Cette complainte vise à demander de l’aide à ses amis français. Sarkosy
n’est pas insensible à son « cri de détresse » et vole à son secours,
en cherchant, désespérément un perchoir politique, celui de l’UMP
puisqu’il était loin de penser à sa défaite face à Hollande. Il lui
faut donc absolument achever l’oeuvre qu’il a commencée ; consolider les
fondements de la françafrique. Compaoré, qui disait, dans son interview,
suivre l’affaire Sarkosy, comme un feuilleton, attend, lui-aussi, beaucoup
de ce dernier, face au dilemme du référendum sur la modification de la
Constitution dans son pays, le Burkina Faso. Sans le financement de sa
campagne par les membres africains de la françafrique, Sarkosy ne pourra
accéder, en 2017, à la magistrature suprême de son pays, puisqu’elle
nécessitera de gros sous pour « convaincre » les grands groupes de
pression. Il a certainement le soutien total de ces multinationales
françaises qui s’accaparent tous les marchés de la Côte d’Ivoire.
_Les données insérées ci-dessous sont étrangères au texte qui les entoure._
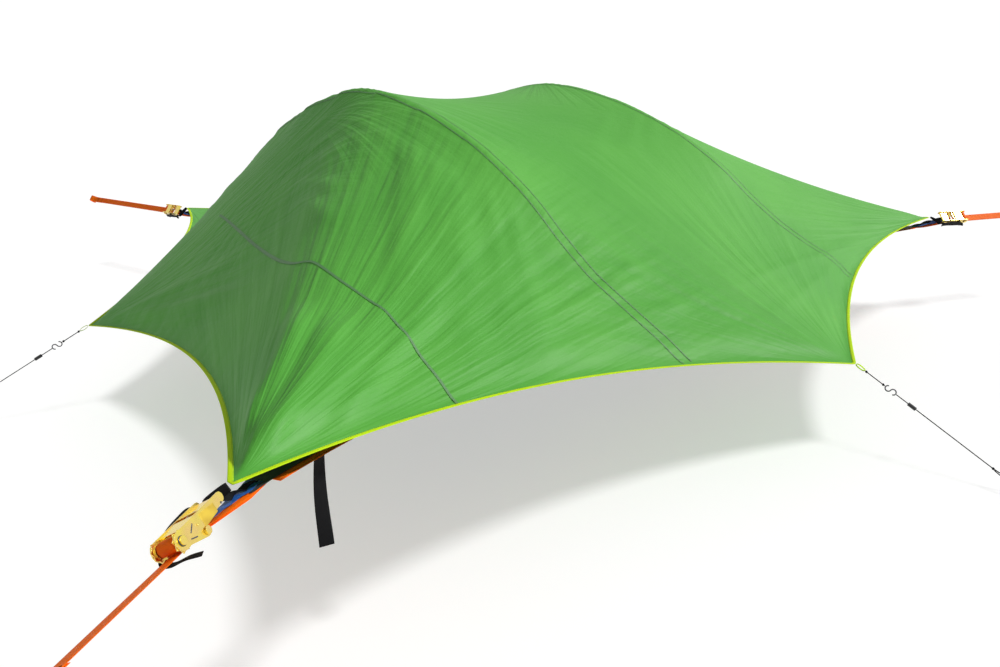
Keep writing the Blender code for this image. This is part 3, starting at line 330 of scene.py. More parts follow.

Les
Africains se doivent de méditer cet aveu de Chirac, qui reprend cette
question de De Gaulle formulée en 1961, au lendemain des indépendances : «
L’Afrique sera-t-elle terre de confusion ou de raison, de misère ou de
prospérité, de servitude ou de liberté ?» Pour éviter de sombrer dans la
misère, ou de demeurer dans notre condition de servitude, il nous faire
obstacle à ces présidents prêts à brader les biens de nos peuples pour
leur élection et leur sécurité, incapables de négocier des accords
gagnant-gagnant, comme l’a toujours souhaité le président Laurent Gbagbo.